** start **

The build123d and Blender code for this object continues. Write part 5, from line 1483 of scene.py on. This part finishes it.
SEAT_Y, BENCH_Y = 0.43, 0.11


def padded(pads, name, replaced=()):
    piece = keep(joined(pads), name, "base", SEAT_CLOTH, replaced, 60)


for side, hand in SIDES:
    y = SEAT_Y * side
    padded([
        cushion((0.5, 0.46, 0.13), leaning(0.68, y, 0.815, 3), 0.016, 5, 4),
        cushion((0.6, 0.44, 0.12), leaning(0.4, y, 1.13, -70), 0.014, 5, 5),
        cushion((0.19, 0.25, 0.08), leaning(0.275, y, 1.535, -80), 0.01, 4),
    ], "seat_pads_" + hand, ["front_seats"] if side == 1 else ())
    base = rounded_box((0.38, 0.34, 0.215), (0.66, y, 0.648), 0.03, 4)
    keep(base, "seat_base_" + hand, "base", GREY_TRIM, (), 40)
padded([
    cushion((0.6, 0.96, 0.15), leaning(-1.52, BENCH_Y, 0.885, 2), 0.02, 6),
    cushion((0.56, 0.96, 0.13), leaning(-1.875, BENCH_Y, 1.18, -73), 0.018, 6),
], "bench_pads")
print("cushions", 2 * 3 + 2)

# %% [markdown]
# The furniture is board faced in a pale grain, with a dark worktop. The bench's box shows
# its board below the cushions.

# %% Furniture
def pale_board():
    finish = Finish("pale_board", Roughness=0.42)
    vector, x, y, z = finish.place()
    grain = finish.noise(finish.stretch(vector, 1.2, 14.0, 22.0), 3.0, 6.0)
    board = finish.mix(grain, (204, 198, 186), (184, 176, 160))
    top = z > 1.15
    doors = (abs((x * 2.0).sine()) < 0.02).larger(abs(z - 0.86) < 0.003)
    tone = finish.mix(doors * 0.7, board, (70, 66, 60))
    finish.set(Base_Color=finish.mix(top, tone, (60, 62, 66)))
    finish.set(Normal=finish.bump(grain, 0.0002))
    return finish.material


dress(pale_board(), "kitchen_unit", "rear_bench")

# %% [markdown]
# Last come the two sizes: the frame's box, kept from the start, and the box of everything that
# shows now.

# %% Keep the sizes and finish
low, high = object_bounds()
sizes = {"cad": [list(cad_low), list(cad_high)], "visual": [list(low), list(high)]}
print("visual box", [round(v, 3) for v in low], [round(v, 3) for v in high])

** end **

◆ **Problem statement**
Reproduce all the data word for word.

◆ **Result below**
The build123d and Blender code for this object continues. Write part 5, from line 1483 of scene.py on. This part finishes it.
SEAT_Y, BENCH_Y = 0.43, 0.11


def padded(pads, name, replaced=()):
    piece = keep(joined(pads), name, "base", SEAT_CLOTH, replaced, 60)


for side, hand in SIDES:
    y = SEAT_Y * side
    padded([
        cushion((0.5, 0.46, 0.13), leaning(0.68, y, 0.815, 3), 0.016, 5, 4),
        cushion((0.6, 0.44, 0.12), leaning(0.4, y, 1.13, -70), 0.014, 5, 5),
        cushion((0.19, 0.25, 0.08), leaning(0.275, y, 1.535, -80), 0.01, 4),
    ], "seat_pads_" + hand, ["front_seats"] if side == 1 else ())
    base = rounded_box((0.38, 0.34, 0.215), (0.66, y, 0.648), 0.03, 4)
    keep(base, "seat_base_" + hand, "base", GREY_TRIM, (), 40)
padded([
    cushion((0.6, 0.96, 0.15), leaning(-1.52, BENCH_Y, 0.885, 2), 0.02, 6),
    cushion((0.56, 0.96, 0.13), leaning(-1.875, BENCH_Y, 1.18, -73), 0.018, 6),
], "bench_pads")
print("cushions", 2 * 3 + 2)

# %% [markdown]
# The furniture is board faced in a pale grain, with a dark worktop. The bench's box shows
# its board below the cushions.

# %% Furniture
def pale_board():
    finish = Finish("pale_board", Roughness=0.42)
    vector, x, y, z = finish.place()
    grain = finish.noise(finish.stretch(vector, 1.2, 14.0, 22.0), 3.0, 6.0)
    board = finish.mix(grain, (204, 198, 186), (184, 176, 160))
    top = z > 1.15
    doors = (abs((x * 2.0).sine()) < 0.02).larger(abs(z - 0.86) < 0.003)
    tone = finish.mix(doors * 0.7, board, (70, 66, 60))
    finish.set(Base_Color=finish.mix(top, tone, (60, 62, 66)))
    finish.set(Normal=finish.bump(grain, 0.0002))
    return finish.material


dress(pale_board(), "kitchen_unit", "rear_bench")

# %% [markdown]
# Last come the two sizes: the frame's box, kept from the start, and the box of everything that
# shows now.

# %% Keep the sizes and finish
low, high = object_bounds()
sizes = {"cad": [list(cad_low), list(cad_high)], "visual": [list(low), list(high)]}
print("visual box", [round(v, 3) for v in low], [round(v, 3) for v in high])